Rubbing Alcohol to the Rescue
Rubbing alcohol lifts permanent marker ink from all sorts of surfaces, such as finished wood floors, plastic containers, skin, kitchen countertops, clothing, or even a leather sofa. Alcohol acts as a solvent to lift the Sharpie ink out of or off of many surfaces. For hard surfaces, pour a little alcohol on an absorbent white cloth or paper towel and set it atop the spot, wiping it from the end of the mark or scribble toward the center. If it doesn't work right away, rub the area with a swab soaked in the alcohol or apply a dab of alcohol-based hand sanitizer, wait a few minutes, and then wipe it up.
It's always best to test the alcohol or sanitizer on an inconspicuous area first if you're concerned it might harm the finish. Apply a little to a hidden area, wait a few minutes, and then wipe it up. For porous materials, such as denim jeans or canvas shoes, place a folded paper towel or white cloth on the underside of the material beneath the stain and then gently blot the spot with alcohol on a soft cotton pad. Do not rub, as it may spread the stain. The goal is to transfer the ink from the denim to the cotton, not spread it around. Sharpie ink may bleed or bloom a bit, so use a minimal amount of alcohol at first to try to control the transfer of ink to the cotton pad.
Dry-Erase Marker Trick
Oops, someone accidentally used a permanent marker on the dry-erase board or whiteboard. No worries; an actual dry-erase marker lifts Sharpie ink off the surface fairly easily. Draw atop the permanent marker ink with a dry-erase marker and then wipe off both inks with a microfiber cloth right away. This works because dry-erase markers contain both a pigment and a solvent, and the solvent is often alcohol-based. The solvent removes both the dry-erase pigment and the Sharpie pigment at the same time.

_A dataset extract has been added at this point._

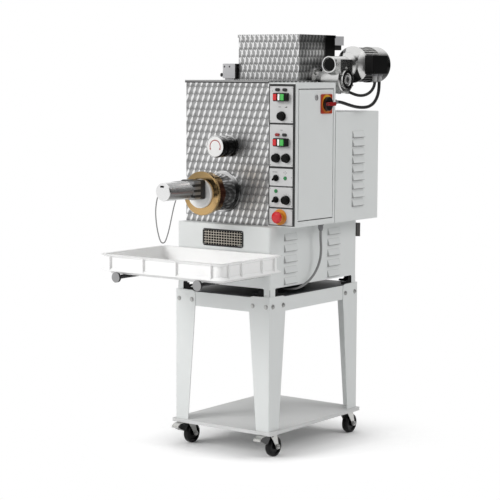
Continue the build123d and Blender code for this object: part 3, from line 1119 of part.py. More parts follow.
# The base cable drops from the cabinet's gland, goes in by the slot under the casing, and up to the motor.
drive_gland_mouth = motor_front + 60 - gland_length
base_cable_route = ((base_gland_x, base_gland_y, base_top - gland_length),
                    (base_gland_x, base_gland_y, 850), (267, -12, 812), (265, -12, 772), (262, -26, 736),
                    (257, -52, 702), (246, -84, 675), (226, -112, 657), (195, -124, 651), (160, -120, 652),
                    (126, -100, 662), (98, -68, 684), (77, -30, 712), (65, 6, 735),
                    (drive_gland_x, 38, main_motor_z), (drive_gland_x, drive_gland_mouth, main_motor_z))
cord("base_cable", base_cable_route, base_cable_dia)

# Two cables leave the gearmotor's terminal box: one to the cabinet's back, one to the body's side.
terminal_gland_x, gland_mouth_z = terminal_face - terminal_x / 2, box_z[0] - gland_length
motor_cable_route = ((terminal_gland_x, terminal_gland_y[1], gland_mouth_z),
                     (terminal_gland_x, terminal_gland_y[1], 1440), (345, 271, 1409), (344, 247, 1385),
                     (341.5, 216, 1372), (336.5, 186, 1368.5), (328, 156, 1369.5), (318, 127, 1375),
                     (307, 101, 1383), (299, 79.5, 1389.5), (motor_gland_x, 62, motor_gland_z),
                     (motor_gland_x, cabinet_back + gland_length, motor_gland_z))
cord("motor_cable", motor_cable_route, motor_cable_dia)

sensor_cable_route = ((terminal_gland_x, terminal_gland_y[0], gland_mouth_z),
                      (terminal_gland_x, terminal_gland_y[0], 1459), (337.5, 244, 1437.5),
                      (324, 233.5, 1422), (306.5, 220.5, 1415), (289, 207, 1416.5), (272, 195.5, 1424),
                      (257.5, 188, 1431.5), (241, 182.5, 1437.5), (223.5, sensor_gland_y, sensor_gland_z),
                      (body_right + gland_length, sensor_gland_y, sensor_gland_z))
cord("sensor_cable", sensor_cable_route, motor_cable_dia - 1)
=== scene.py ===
"""Dresses the packed electric pasta maker: finishes, small pieces, cords, light and camera.

Shapes are worked out in machine millimetres: X = 0 and Y = 0 are the middle of the stand, the front faces
-Y, Z = 0 is the floor.  build() turns them into metres in the row frame.
"""

from __future__ import annotations

import logging
import math
from dataclasses import dataclass, replace
from enum import Enum
from typing import Any, Callable, Mapping, Sequence

import bmesh
import bpy
import numpy as np
from mathutils import Matrix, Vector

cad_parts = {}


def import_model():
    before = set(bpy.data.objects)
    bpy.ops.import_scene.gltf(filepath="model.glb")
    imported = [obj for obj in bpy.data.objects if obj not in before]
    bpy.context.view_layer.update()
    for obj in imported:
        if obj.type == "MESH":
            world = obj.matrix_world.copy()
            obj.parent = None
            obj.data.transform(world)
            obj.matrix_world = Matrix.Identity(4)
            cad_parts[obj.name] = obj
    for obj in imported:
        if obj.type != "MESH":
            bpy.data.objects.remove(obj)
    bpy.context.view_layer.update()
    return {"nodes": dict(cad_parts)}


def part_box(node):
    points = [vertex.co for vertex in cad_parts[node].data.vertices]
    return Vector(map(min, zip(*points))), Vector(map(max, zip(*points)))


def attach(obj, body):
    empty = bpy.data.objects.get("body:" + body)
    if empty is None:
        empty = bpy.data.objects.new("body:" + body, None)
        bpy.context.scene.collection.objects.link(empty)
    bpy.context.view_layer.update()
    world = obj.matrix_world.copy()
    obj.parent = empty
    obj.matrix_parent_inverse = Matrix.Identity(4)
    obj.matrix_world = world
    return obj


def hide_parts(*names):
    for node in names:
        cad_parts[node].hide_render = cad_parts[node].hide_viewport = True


Array = np.ndarray
Colour = tuple[float, float, float]
Point = tuple[float, float, float]
log = logging.getLogger("pasta_maker")

MM = 0.001
STAND_MIDDLE = np.array((-32.5, 152.0, 0.0))  # the machine's own origin, in millimetres of the row frame
CREASE = math.radians(35.0)
SAME_PLACE = 1e-6  # metres
SCREW_SIDES = 24


def to_row(points: Any) -> Array:
    """Machine millimetres as metres in the row frame."""
    return (np.asarray(points, float) + STAND_MIDDLE) * MM


def node_box(node: str) -> tuple[Array, Array]:
    """Lowest and highest corner of a packed node, in machine millimetres."""
    low, high = (np.array(corner) / MM - STAND_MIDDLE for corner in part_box(node))
    return low, high


def node_middle(node: str) -> Array:
    """The middle of a packed node's box, in machine millimetres."""
    low, high = node_box(node)
    return (low + high) / 2


# ------------------------------------------------------------------------------------- shader trees
def arithmetic(operation: str, summary: str, flipped: bool = False) -> Callable[..., Wire]:
    """A method of Wire that adds one Math node.

    Args:
        operation: the node's operation.
        summary: the method's docstring.
        flipped: whether the other number comes first.

    Returns:
        The method.
    """
    def method(wire: Wire, *others: Wire | float) -> Wire:
        """Add the node and return its result."""
        return wire.board.maths(operation, *((*others, wire) if flipped else (wire, *others)))

    method.__doc__ = summary
    return method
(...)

For permanent ink that's been on the whiteboard for a while, it may take more than one try to get off all the Sharpie ink. The dry-erase marker trick also works on some other surfaces, such as plastic, melamine, glass, and other nonporous hard surfaces, so it's worth a try if you don't have any alcohol handy and there's Sharpie ink on the counter or someplace else it doesn't belong.